I've been fishing for an "old iron" Powermatic 66 (at a reasonable price) for almost 10 years...   

This will hopefully get me over the hump until that find shows up.

Woodshark

  • 5 O'Clock Shadow
  • *
  • Posts: 78
Re: Table saw rebuild
« Reply #6 on: December 17, 2013, 03:43:26 PM »


You and me both brother.
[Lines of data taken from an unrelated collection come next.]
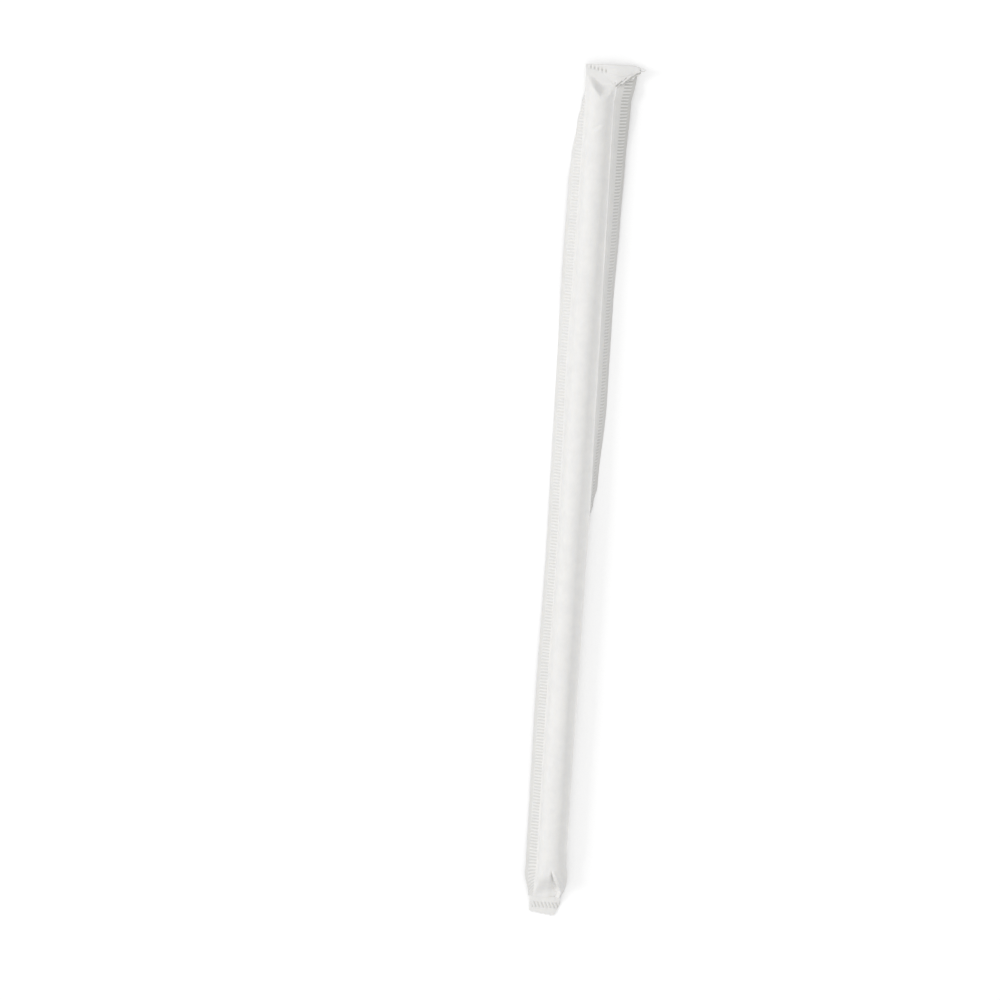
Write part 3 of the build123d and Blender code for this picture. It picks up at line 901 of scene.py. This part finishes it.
def soft_lamp(name, place, size, power):
    """A square soft lamp that faces the straw."""
    light = bpy.data.lights.new(name, "AREA")
    light.size = size
    light.energy = power
    lamp = bpy.data.objects.new(name, light)
    lamp.location = place
    lamp.rotation_mode = "QUATERNION"
    lamp.rotation_quaternion = (-Vector(place)).to_track_quat("-Z", "Y")
    bpy.context.scene.collection.objects.link(lamp)


for name, lamp in lamps.items():
    soft_lamp(name, **lamp)

# The camera
# It looks down on the straw from a little towards its head, so that the straw fills the same stretch of the
# picture, at the same slant, as in the photograph.

picture_size = 1000
head_pixel = (598.9, 100.0)
tail_pixel = (551.5, 866.0)
camera_lean = radians(9.0)
camera_distance = 1.5

bpy.context.view_layer.update()
pixels_right = head_pixel[0] - tail_pixel[0]
pixels_up = tail_pixel[1] - head_pixel[1]
pixel_run = sqrt(pixels_right ** 2 + pixels_up ** 2)
metres_per_pixel = straw_length * metres_per_millimetre * cos(camera_lean) / pixel_run
slant = atan2(pixels_right * cos(camera_lean), pixels_up)
look_right = Vector((cos(slant), sin(slant), 0))
look_back = Matrix.Rotation(-camera_lean, 3, look_right) @ Vector((0, 0, 1))
look_up = look_back.cross(look_right)

# The picture's middle lies beside the straw's, and perspective draws the straw's nearer head out.
straw_middle = rest_place + Vector((0, 0, axis_height * metres_per_millimetre))
middle_right = (head_pixel[0] + tail_pixel[0]) / 2 - picture_size / 2
middle_up = picture_size / 2 - (head_pixel[1] + tail_pixel[1]) / 2
half_run = straw_length * metres_per_millimetre / 2
nearer_head = half_run ** 2 * sin(camera_lean) * cos(camera_lean) / camera_distance
aim = straw_middle - look_right * middle_right * metres_per_pixel - look_up * middle_up * metres_per_pixel
aim += (look_right * sin(slant) + look_up * cos(slant)) * nearer_head

camera_data = bpy.data.cameras.new("camera")
camera_data.lens = camera_data.sensor_width * camera_distance / (picture_size * metres_per_pixel)
camera = bpy.data.objects.new("camera", camera_data)
camera_turn = Matrix((look_right, look_up, look_back)).transposed().to_4x4()
camera.matrix_world = Matrix.Translation(aim + look_back * camera_distance) @ camera_turn
bpy.context.scene.collection.objects.link(camera)
bpy.context.scene.camera = camera

bpy.context.scene.view_settings.view_transform = "Standard"

bpy.context.view_layer.update()
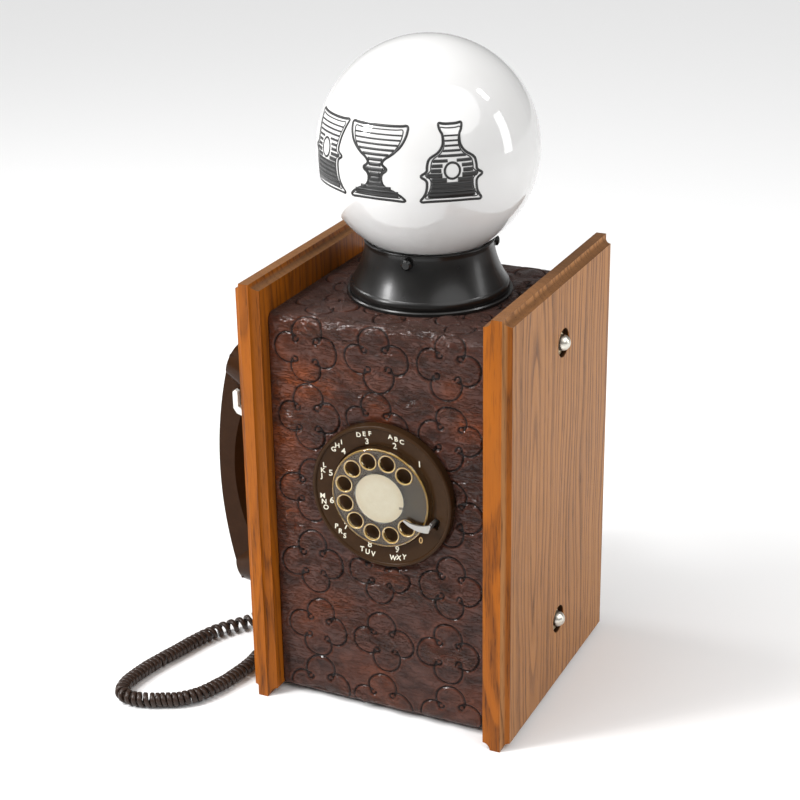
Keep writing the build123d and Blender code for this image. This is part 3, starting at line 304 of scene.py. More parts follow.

You and me both.

Exflyboy

  • Walrus Stache
  • *******
  • Posts: 5992
  • Age: 57
  • Location: Corvallis, Oregon
  • Expat Brit living in the New World..:)
Re: Table saw rebuild
« Reply #7 on: December 17, 2013, 05:07:40 PM »
Buy a 10" blade with carbide teeth from Harbor Freight... Good blades and the cheapest anywhere. 40T blades cheap and good for rough cutting.. 60Ttooth spendier (still cheap thought) for finish work.

It is possible your belt or squish plates (friction connection to the blade) are slipping.

Simple mechanical stuff.. take a look at these items.

As long as the motor spins freely its good to go.

Frank

Spork

  • Walrus Stache
  • *******
  • Posts: 5753
    • Spork In The Eye
Re: Table saw rebuild
« Reply #8 on: December 22, 2013, 04:08:21 PM »
I finally got around to getting a new blade... that seems to have fixed the issue.  Thanks!

It still isn't quite equivalent to a big ass powerful cabinet saw (but I guess that would be an unreasonable expectation)... but it will definitely rip 2 inch materials.   It will definitely be enough to get me started.